Sunday, November 27, 2022

I never would have joined

I became frum to take my life to a higher level. I was searching for God. When I heard about mitzvos, I thought, oh so I can bring God into my complete life.

So you join the thing, you take the plunge, and you go to baal teshuvah yeshiva and find that mitzvos aren't so important, what matters is Gemara lomdus. You must do this all day long, not miss a second. It's the greatest mitzvah, greater than all the others put together, even one word of it is greater than everything else put together. That's what they tell you.

What happens to your life now? You were going to "be better at anything you do now" as they tell you on the Machon Yaakov promotional video, as I was told by the kiruv organization that I had encountered. But no, everything you were doing is narishkite. All of life is narishkite. You lose your life. You were going to make your life better, but now you don't have a life. You lose everything, your family, your friends, your interests, your career. It's all replaced with Gemara study.
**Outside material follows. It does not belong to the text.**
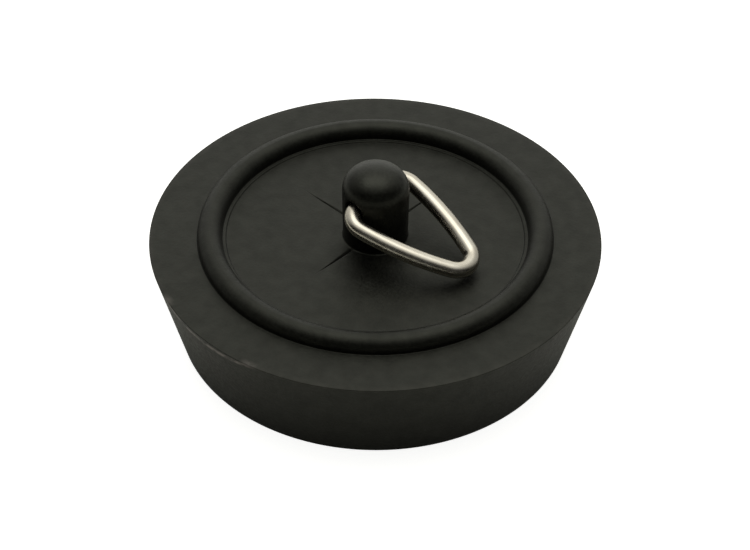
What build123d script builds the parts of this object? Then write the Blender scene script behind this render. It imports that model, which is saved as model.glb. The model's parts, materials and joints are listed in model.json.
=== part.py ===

I once presented this conundrum to a famous Modern Orthodox scholar that I saw on the street. I said, when I was becoming frum mitzvos mattered, now it seems they don't. I sense a bait and switch, what happened to mitzvos? He said, "You gotta do, what you gotta do." In other words, yeah those crummy little mitzvos, we have to interrupt our precious study to do them. We don't really want to do them. It's the price we pay for getting to learn Torah. 

So there was a bait and switch. If I had known that Jewish life consisted of one activity, and one that nobody really teaches you how to do very well, I never would have joined.

Now, I learned over the course of decades that the attitude is perverse, that Tehillim 119 references mitzvos about 100 times and Torah 25 times with many of those references being that one should keep the Torah (And I shall keep Your Torah constantly,), that Shlomo the King said the sum of the man is to fear Hashem and keep His comments, that Pirkei Avos says, study is not the main thing, doing is. I learned that Rabbi Soloveitchik -- the rebbe of the man who said you gotta do what you gotta do -- said that just as Hashem acts, we must act. Hashem doesn't just study. I learned that Chabad has an entire philosophy of the importance of physical mitzvos, that they are the primary means to freeing the sparks of holiness from the world of Tikun and of bringing holiness into the animal soul.

Until I learned all that, I really had no life. I was a rag of man, just defeated, his whole life just pulled out from under him, walking the streets in a stupor. I was a person in a cult, the cult of Gemara study. And it is a cult.